§ **What you need to do**:
Give the number of lines containing the word "groups", and nothing else.

— Begin Listing —

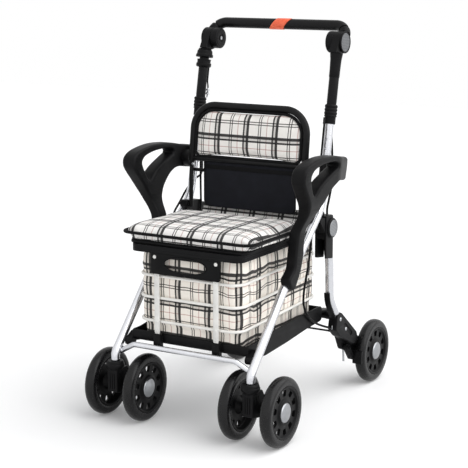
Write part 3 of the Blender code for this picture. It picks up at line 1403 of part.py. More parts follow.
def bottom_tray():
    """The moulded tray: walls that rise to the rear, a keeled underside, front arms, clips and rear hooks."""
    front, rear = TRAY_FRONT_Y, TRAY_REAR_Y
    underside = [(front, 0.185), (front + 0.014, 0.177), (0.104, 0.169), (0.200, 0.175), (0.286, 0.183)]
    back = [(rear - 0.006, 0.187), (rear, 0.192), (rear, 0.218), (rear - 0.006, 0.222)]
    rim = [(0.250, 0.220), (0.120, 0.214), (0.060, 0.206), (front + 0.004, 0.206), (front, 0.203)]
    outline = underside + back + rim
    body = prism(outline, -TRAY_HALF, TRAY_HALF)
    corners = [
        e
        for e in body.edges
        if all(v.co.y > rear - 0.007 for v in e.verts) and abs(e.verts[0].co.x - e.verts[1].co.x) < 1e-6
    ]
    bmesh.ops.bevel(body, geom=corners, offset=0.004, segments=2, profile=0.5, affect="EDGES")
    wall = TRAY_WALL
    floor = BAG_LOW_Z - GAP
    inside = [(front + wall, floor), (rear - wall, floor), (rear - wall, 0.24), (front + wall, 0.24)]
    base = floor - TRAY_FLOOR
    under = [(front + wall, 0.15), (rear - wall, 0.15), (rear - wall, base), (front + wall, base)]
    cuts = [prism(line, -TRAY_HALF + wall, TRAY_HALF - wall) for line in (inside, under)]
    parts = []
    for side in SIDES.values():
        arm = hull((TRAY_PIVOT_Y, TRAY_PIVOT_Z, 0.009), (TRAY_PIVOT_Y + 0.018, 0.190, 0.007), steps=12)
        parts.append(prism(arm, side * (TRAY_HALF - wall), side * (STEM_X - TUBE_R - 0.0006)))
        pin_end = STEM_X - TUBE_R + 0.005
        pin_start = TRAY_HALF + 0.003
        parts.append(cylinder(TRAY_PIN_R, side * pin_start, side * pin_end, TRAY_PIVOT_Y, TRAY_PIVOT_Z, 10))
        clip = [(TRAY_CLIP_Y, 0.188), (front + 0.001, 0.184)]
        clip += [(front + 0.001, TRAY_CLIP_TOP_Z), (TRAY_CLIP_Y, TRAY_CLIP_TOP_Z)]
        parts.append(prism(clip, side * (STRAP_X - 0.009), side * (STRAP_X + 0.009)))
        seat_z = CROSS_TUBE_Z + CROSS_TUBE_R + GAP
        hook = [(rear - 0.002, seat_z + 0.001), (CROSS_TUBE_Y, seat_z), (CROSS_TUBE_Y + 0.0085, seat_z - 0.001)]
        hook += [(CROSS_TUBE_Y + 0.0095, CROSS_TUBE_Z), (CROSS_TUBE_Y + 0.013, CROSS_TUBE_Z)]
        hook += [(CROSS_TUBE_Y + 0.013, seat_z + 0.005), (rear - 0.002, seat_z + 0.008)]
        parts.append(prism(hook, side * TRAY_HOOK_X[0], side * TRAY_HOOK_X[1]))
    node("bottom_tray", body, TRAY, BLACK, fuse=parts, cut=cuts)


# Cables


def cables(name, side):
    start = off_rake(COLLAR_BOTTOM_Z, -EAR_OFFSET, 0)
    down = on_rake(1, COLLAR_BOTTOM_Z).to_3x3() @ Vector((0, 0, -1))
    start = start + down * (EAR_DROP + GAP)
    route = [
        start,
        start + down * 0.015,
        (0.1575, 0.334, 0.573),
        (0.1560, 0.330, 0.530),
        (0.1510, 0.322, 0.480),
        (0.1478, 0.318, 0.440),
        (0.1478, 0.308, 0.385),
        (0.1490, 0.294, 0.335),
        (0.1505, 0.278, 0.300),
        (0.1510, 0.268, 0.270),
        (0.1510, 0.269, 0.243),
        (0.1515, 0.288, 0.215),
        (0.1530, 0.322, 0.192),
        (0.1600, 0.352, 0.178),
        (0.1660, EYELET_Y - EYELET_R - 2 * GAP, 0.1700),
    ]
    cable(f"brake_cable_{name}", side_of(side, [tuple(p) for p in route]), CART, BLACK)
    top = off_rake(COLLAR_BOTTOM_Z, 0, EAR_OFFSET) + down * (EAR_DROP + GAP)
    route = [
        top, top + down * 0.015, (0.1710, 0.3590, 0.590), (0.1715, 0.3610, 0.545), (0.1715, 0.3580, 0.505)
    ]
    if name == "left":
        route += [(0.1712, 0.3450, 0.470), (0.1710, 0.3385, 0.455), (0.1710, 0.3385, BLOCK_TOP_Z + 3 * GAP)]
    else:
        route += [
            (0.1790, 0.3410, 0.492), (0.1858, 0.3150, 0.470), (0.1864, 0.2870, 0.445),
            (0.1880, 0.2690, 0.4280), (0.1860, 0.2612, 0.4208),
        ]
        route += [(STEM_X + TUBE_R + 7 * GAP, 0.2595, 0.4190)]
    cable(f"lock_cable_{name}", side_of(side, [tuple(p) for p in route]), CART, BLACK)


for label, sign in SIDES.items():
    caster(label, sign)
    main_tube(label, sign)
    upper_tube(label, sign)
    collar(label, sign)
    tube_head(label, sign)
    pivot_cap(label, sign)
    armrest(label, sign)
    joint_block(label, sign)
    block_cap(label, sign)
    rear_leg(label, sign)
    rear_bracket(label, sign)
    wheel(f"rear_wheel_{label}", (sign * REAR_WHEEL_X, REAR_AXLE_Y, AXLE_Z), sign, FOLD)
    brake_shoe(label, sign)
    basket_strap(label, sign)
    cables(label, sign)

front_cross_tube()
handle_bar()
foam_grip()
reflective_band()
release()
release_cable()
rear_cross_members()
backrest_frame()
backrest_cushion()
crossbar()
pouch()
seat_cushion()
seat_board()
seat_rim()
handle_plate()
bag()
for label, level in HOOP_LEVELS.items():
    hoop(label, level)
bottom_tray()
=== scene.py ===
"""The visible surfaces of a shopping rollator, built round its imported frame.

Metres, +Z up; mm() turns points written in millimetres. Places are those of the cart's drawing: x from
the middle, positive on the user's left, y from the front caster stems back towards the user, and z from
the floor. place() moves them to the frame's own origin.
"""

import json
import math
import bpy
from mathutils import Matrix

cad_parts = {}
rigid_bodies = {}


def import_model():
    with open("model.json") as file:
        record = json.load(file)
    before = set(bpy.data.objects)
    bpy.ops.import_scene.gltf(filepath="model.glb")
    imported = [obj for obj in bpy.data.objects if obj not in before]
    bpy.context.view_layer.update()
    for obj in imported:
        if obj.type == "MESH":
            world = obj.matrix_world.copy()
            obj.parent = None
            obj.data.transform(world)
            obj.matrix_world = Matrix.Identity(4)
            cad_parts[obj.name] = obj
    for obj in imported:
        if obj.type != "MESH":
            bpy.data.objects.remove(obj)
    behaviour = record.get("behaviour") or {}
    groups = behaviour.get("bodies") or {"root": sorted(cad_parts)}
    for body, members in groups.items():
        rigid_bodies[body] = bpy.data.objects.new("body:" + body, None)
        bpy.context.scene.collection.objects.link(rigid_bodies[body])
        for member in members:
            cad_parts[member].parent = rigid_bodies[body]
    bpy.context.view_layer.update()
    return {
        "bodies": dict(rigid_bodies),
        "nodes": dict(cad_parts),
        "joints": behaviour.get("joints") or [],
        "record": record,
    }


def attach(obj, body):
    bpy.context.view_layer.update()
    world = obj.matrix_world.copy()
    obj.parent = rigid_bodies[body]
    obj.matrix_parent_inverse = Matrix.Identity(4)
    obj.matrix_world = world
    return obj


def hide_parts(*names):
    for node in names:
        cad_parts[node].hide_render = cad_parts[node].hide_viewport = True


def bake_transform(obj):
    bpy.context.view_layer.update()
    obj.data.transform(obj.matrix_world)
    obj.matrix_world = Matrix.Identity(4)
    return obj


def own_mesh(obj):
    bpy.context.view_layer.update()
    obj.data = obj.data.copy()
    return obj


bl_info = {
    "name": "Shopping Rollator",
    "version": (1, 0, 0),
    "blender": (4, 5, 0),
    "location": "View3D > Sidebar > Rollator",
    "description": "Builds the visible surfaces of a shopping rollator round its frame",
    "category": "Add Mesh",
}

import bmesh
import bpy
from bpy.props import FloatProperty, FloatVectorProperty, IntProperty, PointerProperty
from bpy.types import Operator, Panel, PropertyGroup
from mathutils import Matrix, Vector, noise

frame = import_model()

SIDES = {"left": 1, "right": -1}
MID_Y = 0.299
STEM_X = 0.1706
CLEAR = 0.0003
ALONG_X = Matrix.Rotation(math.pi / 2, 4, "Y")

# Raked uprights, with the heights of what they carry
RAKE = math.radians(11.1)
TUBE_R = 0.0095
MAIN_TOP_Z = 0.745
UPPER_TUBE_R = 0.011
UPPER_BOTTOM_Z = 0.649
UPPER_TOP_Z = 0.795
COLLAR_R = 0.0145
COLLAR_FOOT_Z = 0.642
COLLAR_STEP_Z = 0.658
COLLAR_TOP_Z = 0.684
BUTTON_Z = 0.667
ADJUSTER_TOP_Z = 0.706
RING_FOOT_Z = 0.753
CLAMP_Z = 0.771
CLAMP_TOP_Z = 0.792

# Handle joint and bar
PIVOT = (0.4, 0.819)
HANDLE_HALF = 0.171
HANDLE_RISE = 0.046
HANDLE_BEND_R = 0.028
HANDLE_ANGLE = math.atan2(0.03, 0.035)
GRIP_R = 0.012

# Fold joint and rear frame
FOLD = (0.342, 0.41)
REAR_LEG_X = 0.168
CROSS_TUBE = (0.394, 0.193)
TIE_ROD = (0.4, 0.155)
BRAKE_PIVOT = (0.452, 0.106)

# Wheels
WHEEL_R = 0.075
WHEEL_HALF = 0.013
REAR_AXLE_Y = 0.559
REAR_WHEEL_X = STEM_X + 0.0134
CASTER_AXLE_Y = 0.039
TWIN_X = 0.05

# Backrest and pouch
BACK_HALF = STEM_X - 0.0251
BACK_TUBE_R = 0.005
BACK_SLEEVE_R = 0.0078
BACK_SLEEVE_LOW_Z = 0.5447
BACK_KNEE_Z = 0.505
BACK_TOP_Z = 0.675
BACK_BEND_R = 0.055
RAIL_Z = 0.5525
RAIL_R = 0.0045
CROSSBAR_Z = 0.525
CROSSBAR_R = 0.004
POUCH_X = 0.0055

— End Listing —
— Begin Listing —

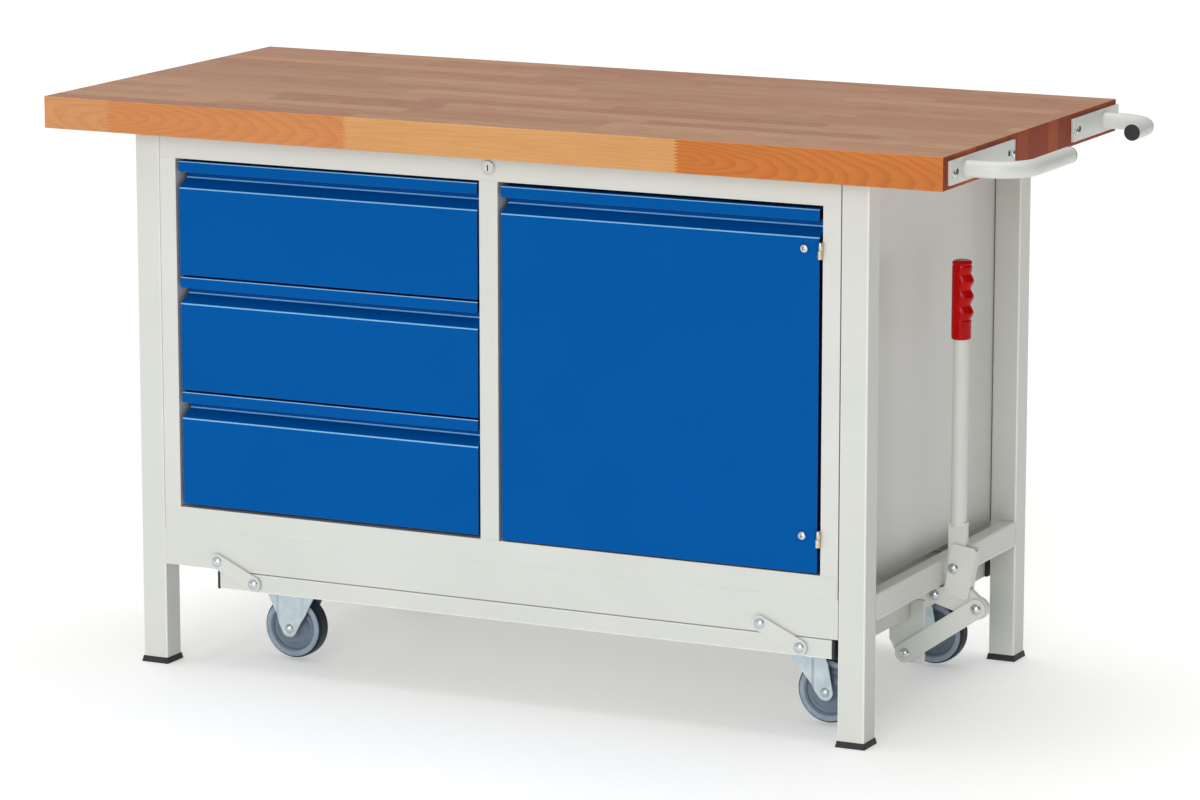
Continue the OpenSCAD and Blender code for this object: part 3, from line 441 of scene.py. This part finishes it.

— End Listing —

§ **Right answer**:
2